Before dinner though I went to check out an award-winning Gin Distillery in the area. It is called 'Black Pig Distillery’ in Santiago do Cacem about a 30-minute drive from the hotel. This company has been awarded the best gin in Europe two years in a row and sources their herbs from their own farm and forest in the area. The property is huge and they offer tours of their operations and farm for visitors. Speaking with the bartender he explains the process of the production and ingredients of the gin. We taste all of them as well as their new rum; which is the only rum produced in Portugal. This is a place you can bring the whole family because the farm has a plethora of different animals and birds. Some are super unique like black swans, white peacocks, goats, donkeys, and much more. Also, on the weekend they have performances for the guests while enjoying a G&T.

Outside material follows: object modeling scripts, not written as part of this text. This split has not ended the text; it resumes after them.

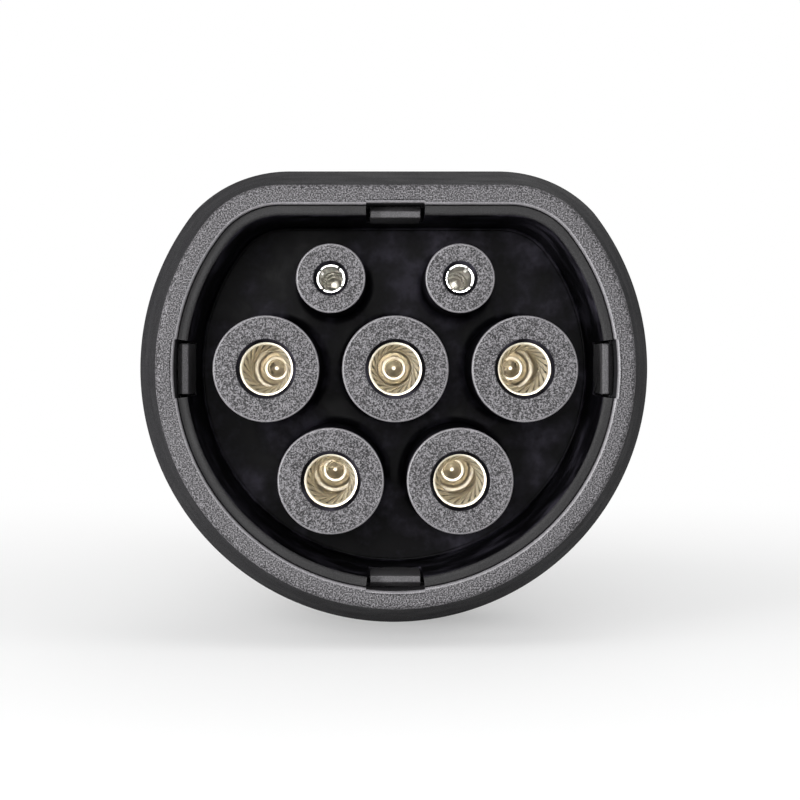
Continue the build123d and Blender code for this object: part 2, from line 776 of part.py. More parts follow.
with BuildPart() as handle_shell:
    add(handle_form)
    add(handle_core, mode=Mode.SUBTRACT)
    add(handle_fittings.part)
    with BuildSketch(station(nose_length)):
        add(d_section(spigot_reach))
        add(d_section(spigot_reach - spigot_wall), mode=Mode.SUBTRACT)
    extrude(amount=nose_length - spigot_front)
    # the recess for the rubber grip
    add(handle_band(grip_start, grip_end, grip_thickness), mode=Mode.SUBTRACT)
    # the gland's hole through the tail wall
    with BuildSketch(handle_station(handle_length)):
        Circle(gland_neck_radius + gland_fit)
    extrude(amount=tail_wall, mode=Mode.SUBTRACT)
    # clearance holes and head wells below the joint, pilot holes above it
    for distance, spacing in handle_screw_sites:
        with BuildSketch(joint_plane(distance).offset(-handle_head_level)):
            with Locations(*both_sides(spacing)):
                Circle(m3_head_radius + handle_head_room)
        extrude(amount=-belly_radius, mode=Mode.SUBTRACT)
        with BuildSketch(joint_plane(distance)):
            with Locations(*both_sides(spacing)):
                Circle(m3_radius)
        extrude(amount=handle_screw_bite + screw_room, mode=Mode.SUBTRACT)
        with BuildSketch(joint_plane(distance)):
            with Locations(*both_sides(spacing)):
                Circle(m3_radius + m3_clearance)
        extrude(amount=-handle_head_level, mode=Mode.SUBTRACT)
    with BuildSketch(joint_plane(clamp_station).offset(clamp_level)):
        with Locations(*both_sides(clamp_screw_x)):
            Circle(m3_radius)
    extrude(amount=-clamp_screw_bite - screw_room, mode=Mode.SUBTRACT)
    # the shadow line along the joint
    with BuildPart(mode=Mode.PRIVATE) as seam:
        with BuildSketch(joint):
            Rectangle(4 * belly_radius, 4 * handle_length)
        extrude(amount=seam_width / 2, both=True)
        add(handle_solid(seam_depth), mode=Mode.SUBTRACT)
        with BuildSketch(station(nose_length)):
            Circle(2 * belly_radius)
        extrude(amount=handle_length, mode=Mode.SUBTRACT)
    add(seam.part, mode=Mode.SUBTRACT)

with BuildPart() as housing_upper:
    add(handle_shell.part)
    split(bisect_by=joint, keep=Keep.TOP)
write(housing_upper.part, "housing_upper")

with BuildPart() as housing_lower:
    add(handle_shell.part)
    split(bisect_by=joint, keep=Keep.BOTTOM)
write(housing_lower.part, "housing_lower")

with BuildPart() as housing_screws:
    for distance, spacing in handle_screw_sites:
        with BuildSketch(joint_plane(distance).offset(-handle_head_level)):
            with Locations(*both_sides(spacing)):
                Circle(m3_radius)
        extrude(amount=handle_head_level + handle_screw_bite)
        with BuildSketch(joint_plane(distance).offset(-handle_head_level)):
            with Locations(*both_sides(spacing)):
                Circle(m3_head_radius)
        extrude(amount=-m3_head_height)
        with BuildSketch(joint_plane(distance).offset(-handle_head_level - m3_head_height)):
            with Locations(*both_sides(spacing)):
                RegularPolygon(socket_radius, 6)
        extrude(amount=socket_depth, mode=Mode.SUBTRACT)
write(housing_screws.part, "housing_screws")

# ---------------------------------------------------------------- rubber grip
with BuildPart() as grip_sleeve:
    add(handle_band(grip_start + grip_clearance, grip_end - grip_clearance, grip_thickness - grip_clearance))
    groove_count = int((grip_end - grip_start) / groove_pitch) - 1
    first_groove = (grip_start + grip_end - (groove_count - 1) * groove_pitch - groove_width) / 2
    with BuildPart(mode=Mode.PRIVATE) as grooves:
        for index in range(groove_count):
            with BuildSketch(handle_station(first_groove + index * groove_pitch + groove_width)):
                Circle(2 * belly_radius)
            extrude(amount=groove_width)
        add(handle_solid(groove_depth), mode=Mode.SUBTRACT)
    add(grooves.part, mode=Mode.SUBTRACT)
write(grip_sleeve.part, "grip_sleeve")

# ---------------------------------------------------------------- cord clamp and its screws
with BuildPart() as cord_clamp:
    with BuildSketch(handle_station(clamp_station + clamp_length / 2)):
        Circle(clamp_bore_radius + clamp_thickness)
        with Locations((0, clamp_level)):
            Rectangle(2 * clamp_half_width, clamp_thickness, align=(Align.CENTER, Align.MIN))
            Rectangle(2 * clamp_half_width, belly_radius, align=(Align.CENTER, Align.MAX), mode=Mode.SUBTRACT)
        Circle(clamp_bore_radius, mode=Mode.SUBTRACT)
    extrude(amount=clamp_length)
    with BuildSketch(joint_plane(clamp_station)):
        with Locations(*both_sides(clamp_screw_x)):
            Circle(m3_radius + m3_clearance)
    extrude(amount=clamp_thickness, both=True, mode=Mode.SUBTRACT)
write(cord_clamp.part, "cord_clamp")

clamp_top = clamp_level + clamp_thickness
with BuildPart() as cord_clamp_screws:
    with BuildSketch(joint_plane(clamp_station).offset(clamp_top)):
        with Locations(*both_sides(clamp_screw_x)):
            Circle(m3_radius)
    extrude(amount=-clamp_thickness - clamp_screw_bite)
    with BuildSketch(joint_plane(clamp_station).offset(clamp_top)):
        with Locations(*both_sides(clamp_screw_x)):
            Circle(m3_head_radius)
    extrude(amount=m3_head_height)
    with BuildSketch(joint_plane(clamp_station).offset(clamp_top + m3_head_height)):
        with Locations(*both_sides(clamp_screw_x)):
            RegularPolygon(socket_radius, 6)
    extrude(amount=-socket_depth, mode=Mode.SUBTRACT)
write(cord_clamp_screws.part, "cord_clamp_screws")

# ---------------------------------------------------------------- cable gland
# The gland's pieces are turned about Y with y counted along the handle, then put in place.
gland_front = handle_length - tail_wall - gland_flange_length
gland_collar_back = handle_length + gland_collar_length
gland_end = gland_collar_back + gland_barrel_length
seat_front = gland_end - claw_seat
seat_radius = claw_outer_radius + gland_fit
nut_end = nut_edge + nut_dome_length
with BuildPart() as gland_body:
    with BuildSketch(Plane.XY):
        with BuildLine():
            Polyline(
                (gland_bore_radius, gland_front + gland_flange_length),
                (gland_neck_radius, gland_front + gland_flange_length),
                (gland_neck_radius, handle_length),
                (gland_collar_radius, handle_length),
                (gland_collar_radius, gland_collar_back),
                (gland_barrel_radius, gland_collar_back),
                (gland_barrel_radius, gland_end),
                (seat_radius, gland_end),
                (seat_radius, seat_front),
                (gland_bore_radius, seat_front),
                close=True,
            )
        make_face()
    revolve(axis=Axis.Y)
    # the flange inside the tail wall
    with BuildSketch(station(gland_front + gland_flange_length)):
        Circle(gland_flange_radius)
        Rectangle(2 * gland_flange_flat, 2 * gland_flange_radius, mode=Mode.INTERSECT)
        Circle(gland_bore_radius, mode=Mode.SUBTRACT)
    extrude(amount=gland_flange_length)
write(handle_place * gland_body.part, "gland_body")

with BuildPart() as gland_claw:
    with BuildSketch(station(seat_front + claw_length)):
        Circle(claw_outer_radius)
        Circle(claw_outer_radius - claw_wall, mode=Mode.SUBTRACT)
    extrude(amount=claw_length)
    with BuildSketch(station(seat_front + claw_length)):
        with PolarLocations(claw_outer_radius, claw_count):
            Rectangle(4 * claw_wall, claw_gap)
    extrude(amount=claw_length - claw_ring_length, mode=Mode.SUBTRACT)
write(handle_place * gland_claw.part, "gland_claw")

with BuildPart() as gland_seal:
    with BuildSketch(station(seat_front + seal_length)):
        Circle(claw_outer_radius - claw_wall - seal_clearance)
        Circle(seal_bore_radius, mode=Mode.SUBTRACT)
    extrude(amount=seal_length)
    chamfer(gland_seal.edges().group_by(Axis.Y)[-1], seal_chamfer)
write(handle_place * gland_seal.part, "gland_seal")

with BuildPart() as gland_nut:
    with BuildSketch(station(nut_edge)):
        RegularPolygon(nut_apothem, 6, major_radius=False)
    extrude(amount=nut_hex_length)
    # the hexagon's corners are turned down at both ends
    with BuildSketch(Plane.XY):
        with BuildLine():
            Polyline(
                (0, nut_front),
                (nut_turned_radius, nut_front),
                (nut_turned_radius + nut_chamfer * sqrt(3), nut_front + nut_chamfer),
                (nut_turned_radius + nut_chamfer * sqrt(3), nut_edge - nut_chamfer),
                (nut_turned_radius, nut_edge),
                (0, nut_edge),
                close=True,
            )
        make_face()
    revolve(axis=Axis.Y, mode=Mode.INTERSECT)
    with BuildSketch(Plane.XY):
        with BuildLine():
            Polyline(
                (0, nut_edge),
                (nut_shoulder_radius, nut_edge),
                (nut_dome_radius, nut_end - nut_rounding),
                (nut_dome_radius - nut_rounding, nut_end),
                (0, nut_end),
                close=True,
            )
        make_face()
    revolve(axis=Axis.Y)
    # the threaded bore, the cone that presses the claws in, and the mouth
    with BuildSketch(Plane.XY):
        with BuildLine():
            Polyline(
                (0, nut_front),
                (gland_barrel_radius + thread_clearance, nut_front),
                (gland_barrel_radius + thread_clearance, nut_edge),
                (claw_outer_radius, seat_front + claw_length),
                (nut_mouth_radius + 1.0, nut_end - nut_end_wall),
                (nut_mouth_radius, nut_end - nut_end_wall),
                (nut_mouth_radius, nut_end),
                (0, nut_end),
                close=True,
            )
        make_face()
    revolve(axis=Axis.Y, mode=Mode.SUBTRACT)
write(handle_place * gland_nut.part, "gland_nut")
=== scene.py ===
"""The looks of a seven-pole AC charging connector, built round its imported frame.

Each visible moulding, contact and fitting is a surface worked out from a short formula. Pieces that stay
inside keep the frame's own mesh and get a finish. Lengths are in metres.
"""

import json

import bmesh
import bpy
import numpy as np
from bpy.props import FloatProperty, FloatVectorProperty, IntProperty, PointerProperty
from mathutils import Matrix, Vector
from mathutils.geometry import delaunay_2d_cdt


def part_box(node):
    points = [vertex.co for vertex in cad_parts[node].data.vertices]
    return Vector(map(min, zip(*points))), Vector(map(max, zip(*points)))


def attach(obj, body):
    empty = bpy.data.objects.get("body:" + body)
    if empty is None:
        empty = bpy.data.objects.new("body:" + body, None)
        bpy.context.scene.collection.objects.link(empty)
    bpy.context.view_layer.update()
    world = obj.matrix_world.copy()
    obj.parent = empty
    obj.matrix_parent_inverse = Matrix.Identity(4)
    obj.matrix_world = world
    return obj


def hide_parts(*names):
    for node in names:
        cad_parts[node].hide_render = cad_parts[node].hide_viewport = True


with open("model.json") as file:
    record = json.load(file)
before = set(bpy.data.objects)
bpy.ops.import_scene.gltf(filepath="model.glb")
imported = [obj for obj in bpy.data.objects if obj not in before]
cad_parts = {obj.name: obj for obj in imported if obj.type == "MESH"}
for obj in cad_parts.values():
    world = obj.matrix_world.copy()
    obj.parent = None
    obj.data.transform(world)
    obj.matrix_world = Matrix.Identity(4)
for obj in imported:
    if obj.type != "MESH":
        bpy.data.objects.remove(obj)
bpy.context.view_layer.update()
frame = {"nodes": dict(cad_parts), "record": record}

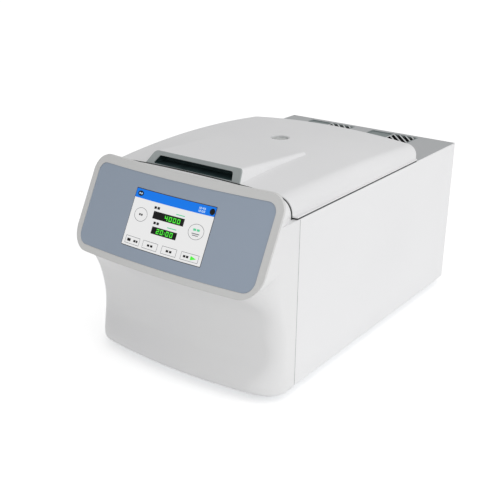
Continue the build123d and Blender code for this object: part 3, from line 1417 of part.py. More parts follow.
def make_power_inlet():
    """Mains inlet socket in the rear panel, with its three pins."""
    half = inlet_body / 2
    z0 = INLET_Z - INLET_HEIGHT / 2
    z1 = INLET_Z + INLET_HEIGHT / 2
    flange = SlotOverall(INLET_WIDTH, INLET_HEIGHT + 2 * INLET_WALL)
    body = through_y(Pos(INLET_X, INLET_Z) * flange, rear_outer, rear_outer + PIN_HEAD)
    body += block(INLET_X - half, INLET_X + half, rear_outer - INLET_DEPTH, rear_outer, z0, z1)
    floor_y = rear_outer - INLET_DEPTH + SHELL_WALL
    socket = block(
        INLET_X - half + INLET_SIDE_WALL,
        INLET_X + half - INLET_SIDE_WALL,
        floor_y,
        rear_outer + 2 * PIN_HEAD,
        z0 + INLET_WALL,
        z1 - INLET_WALL,
    )
    body -= socket
    pin_end = rear_outer - PIN_HEAD
    places = ((-INLET_PIN_APART, -INLET_PIN_LIFT), (INLET_PIN_APART, -INLET_PIN_LIFT), (0, INLET_PIN_LIFT))
    for dx, dz in places:
        x0 = INLET_X + dx - INLET_PIN_PLATE / 2
        low = INLET_Z + dz - INLET_PIN_WIDTH / 2
        body += block(x0, x0 + INLET_PIN_PLATE, floor_y, pin_end, low, low + INLET_PIN_WIDTH)
    return body


def make_switch_frame():
    """Frame of the mains switch, snapped into the rear panel, with the rocker's pivot pin."""
    half = SWITCH_WIDTH / 2
    z0 = SWITCH_Z - SWITCH_HEIGHT / 2
    z1 = SWITCH_Z + SWITCH_HEIGHT / 2
    frame = block(SWITCH_X - half, SWITCH_X + half, rear_outer - SWITCH_DEPTH, rear_outer, z0, z1)
    frame += block(
        SWITCH_X - half - SWITCH_RIM,
        SWITCH_X + half + SWITCH_RIM,
        rear_outer,
        rear_outer + SWITCH_RIM,
        z0 - SWITCH_RIM,
        z1 + SWITCH_RIM,
    )
    frame -= block(
        SWITCH_X - half + SWITCH_WALL,
        SWITCH_X + half - SWITCH_WALL,
        rear_outer - SWITCH_DEPTH + SWITCH_WALL / 2,
        rear_outer + 2 * SWITCH_RIM,
        z0 + SWITCH_WALL / 2,
        z1 - SWITCH_WALL / 2,
    )
    return frame + rod_x(SWITCH_RIM, SWITCH_X - half, SWITCH_X + half, rocker_y, SWITCH_Z)


def make_rocker():
    """Rocker with a shallow V front, shown tipped to its off side."""
    half = SWITCH_WIDTH / 2 - SWITCH_WALL - SEAT_GAP
    rocker = rod_x(ROCKER_RADIUS, -half, half, 0, 0)
    rocker &= block(-half, half, -SWITCH_RIM * 2, 2 * ROCKER_RADIUS, -ROCKER_RADIUS, ROCKER_RADIUS)
    wide = 2 * half
    reach = 2 * ROCKER_RADIUS
    for way in (-1, 1):
        low, high = sorted((0, way * reach))
        cut = block(-wide, wide, 0, reach, low, high)
        rocker -= Pos(0, ROCKER_FACE, 0) * Rot(-way * ROCKER_THROW / 2, 0, 0) * cut
    rocker -= rod_x(SWITCH_RIM + SHAFT_CLEARANCE, -wide, wide, 0, 0)
    return Pos(SWITCH_X, rocker_y, SWITCH_Z) * Rot(-ROCKER_THROW / 2, 0, 0) * rocker


def make_rubber_feet():
    """Four rubber feet under the chassis plate."""
    feet = []
    for x in (-half_width + FOOT_INSET, half_width - FOOT_INSET):
        for y in (-KICK_Y + FOOT_INSET, rear_outer - FOOT_INSET):
            foot = Pos(x, y, FOOT_HEIGHT / 2) * Cone(FOOT_TIP_RADIUS, FOOT_RADIUS, FOOT_HEIGHT)
            feet.append(foot)
    return Compound(children=feet)


def make_panel_screws():
    """Button head screws round the edge of the rear panel."""
    screws = []
    x_edge = half_width - SCREW_INSET
    low = FOOT_HEIGHT + SCREW_INSET
    high = deck_low - SCREW_INSET
    for x in (-x_edge, 0, x_edge):
        for z in (low, high):
            screws.append(screw_head(x, z))
    for x in (-x_edge, x_edge):
        screws.append(screw_head(x, (low + high) / 2))
    return Compound(children=screws)


def screw_head(x, z):
    """One screw head on the rear panel."""
    head = rod_y(SCREW_RADIUS, rear_outer, rear_outer + SCREW_HEAD, x, z)
    return chamfer(head.edges().filter_by(GeomType.CIRCLE).sort_by(Axis.Y)[-1], SCREW_HEAD / 2)


PIECES = {
    "front_shell": make_front_shell,
    "panel_bezel": make_panel_bezel,
    "control_overlay": make_control_overlay,
    "touch_screen": make_touch_screen,
    "display_module": make_display_module,
    "control_board": make_control_board,
    "base_plate": make_base_plate,
    "side_panel_left": lambda: make_side_panel(-1),
    "side_panel_right": lambda: make_side_panel(1),
    "rear_panel": make_rear_panel,
    "rear_top_cover": make_rear_top_cover,
    "vent_grille_left": lambda: make_vent_grille(VENT_LEFT_X),
    "vent_grille_right": lambda: make_vent_grille(VENT_RIGHT_X),
    "chamber_deck": make_chamber_deck,
    "deck_edge_seal": make_deck_edge_seal,
    "chamber_bowl": make_chamber_bowl,
    "evaporator_coil": make_evaporator_coil,
    "insulation_foam": make_insulation_foam,
    "guard_ring": make_guard_ring,
    "motor_housing": make_motor_housing,
    "motor_bearings": make_motor_bearings,
    "motor_stator": make_motor_stator,
    "motor_mounts": make_motor_mounts,
    "motor_gaiter": make_motor_gaiter,
    "drive_shaft": make_drive_shaft,
    "motor_rotor": make_motor_rotor,
    "angle_rotor": make_angle_rotor,
    "rotor_lid": make_rotor_lid,
    "rotor_knob": make_rotor_knob,
    "lid_shell": make_lid_shell,
    "grip_surround": make_grip_surround,
    "grip_pocket": make_grip_pocket,
    "lid_liner": make_lid_liner,
    "lid_gasket": make_lid_gasket,
    "lid_insulation": make_lid_insulation,
    "port_tube": make_port_tube,
    "port_glass": make_port_glass,
    "lid_striker": make_lid_striker,
    "hinge_arm_left": lambda: make_hinge_arm(-1),
    "hinge_arm_right": lambda: make_hinge_arm(1),
    "hinge_bracket_left": lambda: make_hinge_bracket(-1),
    "hinge_bracket_right": lambda: make_hinge_bracket(1),
    "hinge_pins": make_hinge_pins,
    "latch_bracket": make_latch_bracket,
    "latch_motor": make_latch_motor,
    "latch_hook": make_latch_hook,
    "compressor": make_compressor,
    "compressor_grommets": make_compressor_grommets,
    "condenser": make_condenser,
    "fan_shroud": make_fan_shroud,
    "fan_impeller": make_fan_impeller,
    "discharge_pipe": make_discharge_pipe,
    "liquid_pipe": make_liquid_pipe,
    "filter_drier": make_filter_drier,
    "inverter": make_inverter,
    "power_inlet": make_power_inlet,
    "switch_frame": make_switch_frame,
    "rocker": make_rocker,
    "rubber_feet": make_rubber_feet,
    "panel_screws": make_panel_screws,
}


def place(piece):
    """Moves a piece so that the middle of the footprint is the origin."""
    front = face_y(console_low)
    rear = rear_outer + SWITCH_RIM
    return Pos(0, -(front + rear) / 2, 0) * piece


os.makedirs("parts", exist_ok=True)
for name, make in PIECES.items():
    export_step(place(make()), f"parts/{name}.step")
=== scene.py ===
from math import asin, cos, pi, radians, sin

import bmesh
import bpy
from mathutils import Matrix, Vector


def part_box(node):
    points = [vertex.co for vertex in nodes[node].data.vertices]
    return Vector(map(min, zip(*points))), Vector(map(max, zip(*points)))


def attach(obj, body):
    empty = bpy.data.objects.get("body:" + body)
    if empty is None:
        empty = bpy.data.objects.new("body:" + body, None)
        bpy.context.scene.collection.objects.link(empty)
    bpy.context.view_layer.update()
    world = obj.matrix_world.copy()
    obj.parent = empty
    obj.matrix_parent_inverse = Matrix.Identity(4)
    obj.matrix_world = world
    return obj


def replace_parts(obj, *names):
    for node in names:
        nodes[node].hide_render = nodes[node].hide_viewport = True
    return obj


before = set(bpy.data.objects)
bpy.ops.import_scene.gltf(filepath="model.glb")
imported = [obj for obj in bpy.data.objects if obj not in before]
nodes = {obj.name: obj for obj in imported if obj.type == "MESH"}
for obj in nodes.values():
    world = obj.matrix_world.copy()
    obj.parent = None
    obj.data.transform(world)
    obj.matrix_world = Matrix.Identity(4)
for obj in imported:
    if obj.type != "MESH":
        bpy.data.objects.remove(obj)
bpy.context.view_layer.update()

# The view: a machine on a bench, seen from its front right corner, a little from above.
# The lens and the place of the eye come from fitting the machine's straight edges.
LENS_MM = 63.72
FILM_MM = 36.0
EYE = Vector((0.80873, -1.21111, 0.70669))
AHEAD = Vector((-0.53976, 0.75539, -0.37154))
TO_RIGHT = Vector((0.81022, 0.58595, 0.01426))
TO_TOP = Vector((-0.22848, 0.29334, 0.92831))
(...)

I head back to my hotel via some back country roads for my final dinner in Comporta. The sun is setting over the pine trees and horses freely roam the fields. At the hotel, we enjoy a 3-course meal made especially for us. We start off with a red pepper hummus with local vegetables and bread paired with a glass of white. The second course is a vegetable curry with rice. Paired with Cepas Cinquentenarias red blend. For dessert, we enjoyed a poached port wine pear; a traditional Portuguese dessert. Winding down for the evening I am filled with gratitude for these days. This is a place you really can get away and enjoy life without the overwhelming excessive tourists. It truly felt really special and magical.